Tym kapłanem, który zginął śmiercią męczeńską był kanonik, ksiądz dr Andrzej Krasiński, ostatni proboszcz w Jazłowcu. Urodzony w 1895 roku, święcenia kapłańskie otrzymał w 1921 roku z rąk arcyb. Józefa Bilczewskiego. Początkowo był asystentem na wydziale teologicznym Uniwersytetu Jana Kazimierza we Lwowie, by w latach trzydziestych naszego wieku objąć probostwo w Jazłowcu po księdzu Józefie Ścisłowskim, a także kierownictwo obszernym dekanatem jazłowieckim. Nie ograniczał się tylko do pracy duszpasterskiej, działał społecznie w Związku Szlachty Zagrodowej, prowadził też pomoc charytatywną wśród młodzieży ubogiej swego dekanatu.

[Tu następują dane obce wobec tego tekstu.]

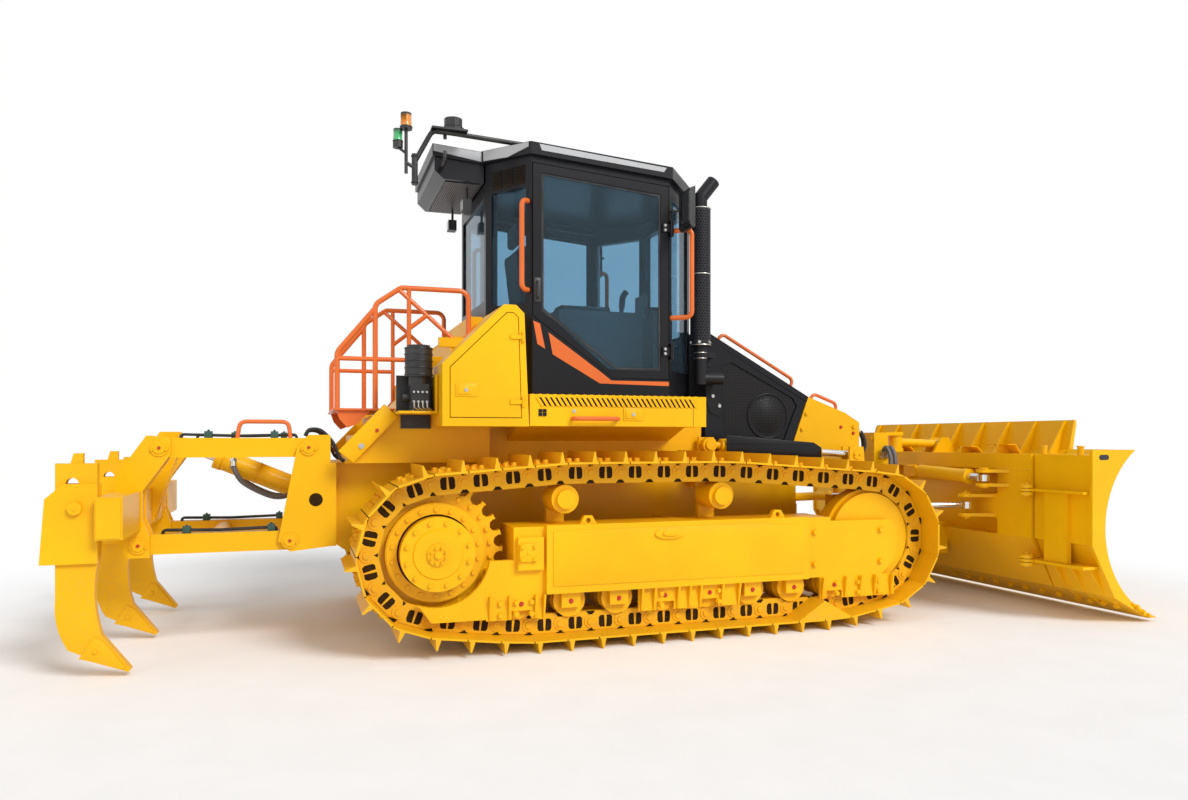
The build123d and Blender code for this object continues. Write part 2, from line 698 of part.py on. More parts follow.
def roof_under(x):
    """Height of the underside of the roof."""
    return roof_rear[1] + roof_fall * (x - roof_rear[0])


def inset(plan, depth):
    """The plan with every wall moved inwards."""
    moved = []
    for i, (xb, yb) in enumerate(plan):
        xa, ya = plan[i - 1]
        xc, yc = plan[(i + 1) % len(plan)]
        first, second = atan2(yb - ya, xb - xa), atan2(yc - yb, xc - xb)
        half_turn = ((second - first + pi) % (2 * pi) - pi) / 2
        reach = depth / cos(half_turn)
        heading = first + half_turn + pi / 2
        moved.append((xb + reach * cos(heading), yb + reach * sin(heading)))
    return moved


def wall_strip(a, b, margin, near, far):
    """Plan of a strip along the wall a to b, between two depths behind its outer face."""
    run = hypot(b[0] - a[0], b[1] - a[1])
    ux, uy = (b[0] - a[0]) / run, (b[1] - a[1]) / run
    return [(a[0] + ux * along - uy * depth, a[1] + uy * along + ux * depth)
            for along, depth in ((margin, near), (run - margin, near),
                                 (run - margin, far), (margin, far))]


def door_outline(gap):
    """Side profile of a cab door, drawn in by a gap on every side."""
    return ((door_front_x - gap, 1710 + gap), (door_front_x - gap, roof_under(163) - 45 - gap),
            (door_rear_x + gap, roof_under(-811) - 45 - gap), (door_rear_x + gap, 2110 + gap * 0.6),
            (-241 - gap * 0.6, 1710 + gap))


window_post = 55.0
windows = (                  # wall start, wall end, sill, head
    (0, 1, 1950.0, 2960.0),
    (1, 2, 1780.0, 2960.0),
    (3, 4, 2200.0, 2960.0),
    (4, 5, 2250.0, 2960.0),
    (5, 6, 2200.0, 2960.0),
    (7, 0, 1780.0, 2960.0),
)
door_wall = 50.0
door_hinge_x, door_hinge_y = door_front_x + 12, cab_half + 18
door_barrel, door_pin = 13.0, 8.0
door_hinges = (1850.0, 2700.0)
with BuildPart() as cab_frame:
    level(cab_plan, (deck_z, 3300))
    level(inset(cab_plan, cab_wall), (deck_z + cab_wall, 3310), Mode.SUBTRACT)
    plate(((-1400, roof_under(-1400)), (900, roof_under(900)), (900, 3400), (-1400, 3400)),
          (-1000, 1000), Mode.SUBTRACT)
    for i, j, sill, head in windows:
        level(wall_strip(cab_plan[i], cab_plan[j], window_post, -5, cab_wall + 40), (sill, head),
              Mode.SUBTRACT)
    for name, side in sides:
        plate(door_outline(0), mirrored(side, cab_half - cab_wall - 5, cab_half + 5), Mode.SUBTRACT)
        at = (door_hinge_x, side * door_hinge_y)
        for low in door_hinges:
            rod((*at, low), (*at, low + 110), door_pin)
            for end in (low, low + 85):
                rod((*at, end), (*at, end + 25), door_barrel)
                block((door_hinge_x - 5, door_hinge_x + 15), mirrored(side, cab_half - 35, door_hinge_y),
                      (end, end + 25))
write(cab_frame, "cab_frame")

with BuildPart() as cab_glass:
    for i, j, sill, head in windows:
        level(wall_strip(cab_plan[i], cab_plan[j], window_post, 12, 12 + glass), (sill, head))
write(cab_glass, "cab_glass")

door_post = 62.0
for name, side in sides:
    with BuildPart() as door:
        plate(door_outline(running_gap), mirrored(side, cab_half - door_wall, cab_half))
        plate(door_outline(door_post), mirrored(side, cab_half - door_wall, cab_half),
              Mode.SUBTRACT)
        at = (door_hinge_x, side * door_hinge_y)
        for low in door_hinges:
            block((door_front_x - 55, door_front_x - running_gap),
                  mirrored(side, cab_half - 1, cab_half + 14), (low + 27, low + 83))
            block((door_front_x - 55, door_hinge_x), mirrored(side, cab_half + 6, cab_half + 14),
                  (low + 27, low + 83))
            rod((*at, low + 27), (*at, low + 83), door_barrel)
            rod((*at, low + 26), (*at, low + 84), door_pin + pin_clearance, Mode.SUBTRACT)
    write(door, "door_" + name)

    with BuildPart() as door_pane:
        plate(door_outline(door_post), mirrored(side, cab_half - 12 - glass, cab_half - 12))
    write(door_pane, "door_glass_" + name)

roof_lip = 30.0
with BuildPart() as cab_roof:
    level(inset(cab_plan, -roof_lip), (2900, 3400))
    block((-1410, cab_rear_x), (-cab_rear_half, cab_rear_half), (2900, 3400))
    plate(((-1410, roof_under(-1410)), (700, roof_under(700)),
           (700, roof_under(700) + roof_thickness), (-1410, roof_under(-1410) + roof_thickness)),
          (-1000, 1000), Mode.INTERSECT)
write(cab_roof, "cab_roof")

with BuildPart() as air_conditioner:
    rear, front = -1395.0, cab_rear_x - 10
    plate(((rear, roof_under(rear)), (rear, 3110), (rear + 60, 3055), (front, 3055),
           (front, roof_under(front))), (-cab_rear_half + 15, cab_rear_half - 15))
write(air_conditioner, "air_conditioner")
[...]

Z relacji Władysławy Niżańkiewicz - niegdyś parafianki Jazłowca dowiadujemy się o tragicznym losie ks. A. Kraśnickiego. Został on zamordowany przez banderowców w nocy z 7/8 grudnia 1943 roku. Nie był to pierwszy napad na plebanię jazłowiecką.
Przełożeni z kurii arcybiskupiej we Lwowie namawiali, aby ks. Kraśnicki wyjechał z Jazłowca, ale on postanowił nie opuszczać swoich parafian. Nadszedł adwent. Proboszcz miał odprawiać roraty o godz. 6-tej rano. Banderowcy wyśledzili widocznie, że ksiądz nocuje tym razem na plebanii i po północy wdarli się tam wywarzywszy drzwi łomem. Mieli ze sobą sanie i konie. Ksiądz proboszcz schronił się na strych wzywając pomocy, ale krótko. Nie wiadomo, czy go zabito na strychu, czy zmarł już na ziemi kiedy wyrzucono go stamtąd przez okienko i wywieziono saniami w pole. Kiedy rano Polacy przyszli na roraty w kościele był jeden wielki szloch.
Od Świąt Bożego Narodzenia objął parafię jazłowiecką ks. Bernard Pyclik z Połowic w powiecie czortkowskim, gdzie Ukraińcy wymordowali wszystkich parafian. Nie zawahał się i objął następną zagrożoną parafię. Dalszych losów ks. Pyclika nie znam.